Bagian yang menjadi masalah dari partisipasi NIMH dalam penelitian ini adalah Limpach dan timnya bertanggungjawab memverifikasi klaim sejarah yang telah disodorkan oleh Pondaag. Dengan begitu maka penelitian ini menempatkan sisinya pada pihak penjajah, bukan korban. Hal yang luar biasa juga ketika seorang mantan Jenderal diminta untuk bergabung dalam komite dewan penasehat.
Seperti yang diduga, pemerintah mengabaikan Surat Terbuka yang dibuat. Kementerian Luar Negeri menyampaikan kepada Histori Bersama pada Februari 2018 bahwa surat itu tidak akan membuat Menteri turun tangan.
Gert Oostindie, selaku Direktur KITLV, pimpinan proyek dan orang yang nantinya menulis sintesis, menggambarkan kritik tersebut terlalu mengada-ada dan menyatakan bahwa “pemikiran untuk dasar hukum sebuah penjajahan adalah absurd“. Oostindie berpendapat hendaknya sejarawan berdiri dipihak yang netral “Kami tidak akan mengatakan apakah kami ini pihak yang baik atau jahat. (sic)”
Pertukaran Email Yang Melelahkan
Setelah saling berbalas email yang panjang dan melelahkan, Jeffry Pondaag akhirnya diundang pada September 2018 untuk hadir dalam pertemuan terbuka yang kedua. Namun Ibu Pattipilohy yang berusia 92 tahun sebagai orang yang turut menyiapkan Surat Terbuka bersama Pondaag rupanya tidak mendapat undangan.

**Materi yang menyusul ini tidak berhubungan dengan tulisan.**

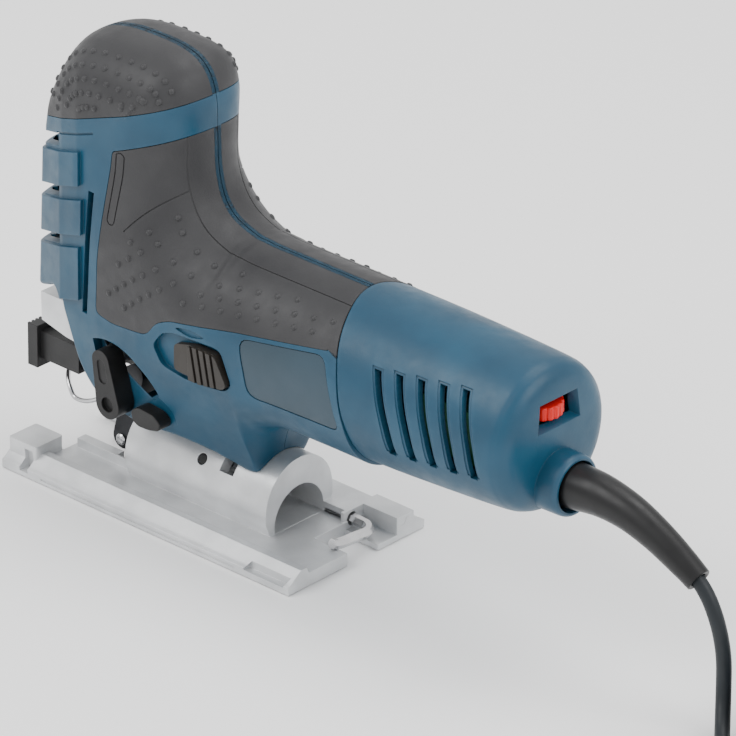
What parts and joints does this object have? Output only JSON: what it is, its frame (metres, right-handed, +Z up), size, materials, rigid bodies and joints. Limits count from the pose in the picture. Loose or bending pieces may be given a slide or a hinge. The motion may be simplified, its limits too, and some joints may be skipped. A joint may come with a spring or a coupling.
{
  "type": "jigsaw power tool",
  "caption": "Corded barrel-grip jigsaw with louvred head, bevelling cast base with half-round hub, orbit and blower levers, slide switch, speed dial and bend sleeve.",
  "frame": {"origin": "centre of the sole, the flat underside of the base plate", "axes": "+Z up from the sole, -X towards the blade end, +X towards the cord end, -Y is the side with the switch and levers"},
  "size_m": [0.4635, 0.1148, 0.1973],
  "materials": {
    "shell_plastic": "satin moulded, fine grain",
    "grip_rubber": "soft matt overmould with raised dots",
    "plate_film": "blank satin film",
    "gear_case_casting": "as cast, bead blasted",
    "base_casting": "as cast, light grey",
    "bronze": "plain",
    "hard_steel": "ground",
    "screw_steel": "zinc plated",
    "stator_iron": "laminated",
    "copper": "enamelled wire",
    "carbon": "pressed carbon",
    "black_plastic": "fine grain",
    "black_steel": "blackened",
    "board": "potted board",
    "dial_plastic": "ribbed",
    "sleeve_rubber": "satin",
    "cord_rubber": "satin"
  },
  "bodies": {
    "body": {"left_shell": "shell_plastic", "right_shell": "shell_plastic", "left_knob_grip": "grip_rubber", "right_knob_grip": "grip_rubber", "left_side_grip": "grip_rubber", "right_side_grip": "grip_rubber", "left_plate": "plate_film", "right_plate": "plate_film", "motor_cap": "shell_plastic", "gear_case": "gear_case_casting", "lower_bush": "bronze", "upper_bush": "bronze", "gear_pin": "hard_steel", "stator": "stator_iron", "front_bearing": "hard_steel", "rear_bearing": "hard_steel", "bearing_flange": "gear_case_casting", "brush_carrier": "black_plastic", "left_carbon_brush": "carbon", "right_carbon_brush": "carbon", "left_brush_holder": "bronze", "right_brush_holder": "bronze", "switch_box": "black_plastic", "electronics_block": "board", "housing_screw_1": "screw_steel", "housing_screw_2": "screw_steel", "housing_screw_3": "screw_steel", "housing_screw_4": "screw_steel", "clamp_bar": "hard_steel", "clamp_screw": "screw_steel", "wire_guard": "hard_steel", "bend_sleeve": "sleeve_rubber", "cord_lead": "cord_rubber", "cord_coil": "cord_rubber", "plug_body": "cord_rubber", "plug_pin_left": "hard_steel", "plug_pin_right": "hard_steel"},
    "saw_rod": {"plunger": "hard_steel", "blade_clamp": "hard_steel"},
    "release": {"release_lever": "black_plastic"},
    "drive_gear": {"gear_wheel": "hard_steel"},
    "armature": {"armature_shaft": "hard_steel", "lamination_stack": "copper", "commutator": "copper", "cooling_fan": "black_plastic"},
    "pendulum": {"pendulum_fork": "black_steel", "roller_pin": "hard_steel"},
    "roller": {"guide_roller": "hard_steel"},
    "orbit": {"orbit_lever": "black_plastic"},
    "blower": {"blower_lever": "black_plastic"},
    "switch": {"switch_slider": "black_plastic"},
    "dial": {"speed_dial": "dial_plastic"},
    "base": {"base_plate": "base_casting", "stop_pin": "black_plastic"},
    "key": {"hex_key": "hard_steel"}
  },
  "joints": [
    {"name": "base_bevel", "type": "hinge", "parent": "body", "child": "base", "pos_m": [0, 0, 0.016], "axis": [1, 0, 0], "range_deg": [-45, 45]},
    {"name": "key_slide", "type": "slide", "parent": "base", "child": "key", "axis": [1, 0, 0], "range_m": [0, 0.03]},
    {"name": "rod_stroke", "type": "slide", "parent": "body", "child": "saw_rod", "axis": [0, 0, 1], "range_m": [-0.026, 0]},
    {"name": "gear_spin", "type": "hinge", "parent": "body", "child": "drive_gear", "pos_m": [-0.038, 0, 0.11915], "axis": [1, 0, 0], "continuous": true},
    {"name": "armature_spin", "type": "hinge", "parent": "body", "child": "armature", "pos_m": [0, 0, 0.0905], "axis": [1, 0, 0], "continuous": true},
    {"name": "pendulum_swing", "type": "hinge", "parent": "body", "child": "pendulum", "pos_m": [-0.0365, 0, 0.045], "axis": [0, 1, 0], "range_deg": [-5, 0]},
    {"name": "roller_spin", "type": "hinge", "parent": "pendulum", "child": "roller", "pos_m": [-0.0442, 0, 0.013], "axis": [0, 1, 0], "continuous": true},
    {"name": "orbit_select", "type": "hinge", "parent": "body", "child": "orbit", "pos_m": [-0.0255, -0.03, 0.0455], "axis": [0, 1, 0], "range_deg": [0, 60]},
    {"name": "blower_select", "type": "hinge", "parent": "body", "child": "blower", "pos_m": [-0.008, -0.03, 0.045], "axis": [0, 1, 0], "range_deg": [0, 15]},
    {"name": "switch_travel", "type": "slide", "parent": "body", "child": "switch", "axis": [-1, 0, 0], "range_m": [0, 0.006]},
    {"name": "dial_turn", "type": "hinge", "parent": "body", "child": "dial", "pos_m": [0.1752, 0, 0.1044], "axis": [0, 0, 1], "range_deg": [-140, 140]},
    {"name": "clamp_release", "type": "hinge", "parent": "body", "child": "release", "pos_m": [-0.055, 0, 0.043], "axis": [0, 0, 1], "range_deg": [0, 55], "stiffness_Nm_per_rad": 0.15}
  ],
  "couplings": [
    {"joint": "gear_spin", "follows": "armature_spin", "ratio": -0.26667}
  ]
}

Karena hal ini maka Pondaag terpaksa memangkas waktu 5 menitnya untuk bicara agar pesan video dari Ibu Pattipilohy dapat diputar untuk para hadirin di Pakhuis de Zwijger. Diskusi meja bundar hari Kamis nantinya juga merupakan hasil dari saling berbalas email antara Pondaag dengan tim peneliti. Bersama dengan Ibu Pattipilohy dan beberapa orang penandatangan surat terbuka, mereka akan bertemu dengan pimpinan tiga institusi dan beberapa peneliti.
Pada mulanya, para peneliti tidak mau pertemuan ini dilakukan didepan publik maupun direkam. Namun setelah mendapat tekanan bertubi-tubi dari kritikus, mereka akhirnya menyetujui sebuah pertemuan tertutup dan tetap direkam. Pondaag, yang juga meminta sesi diskusi sepanjang siang agar bisa membahas banyak poin, mendapatkan penolakan. Para peneliti hanya berkenan memberikan dua jam waktu mereka untuk bertemu dengan para kritikus.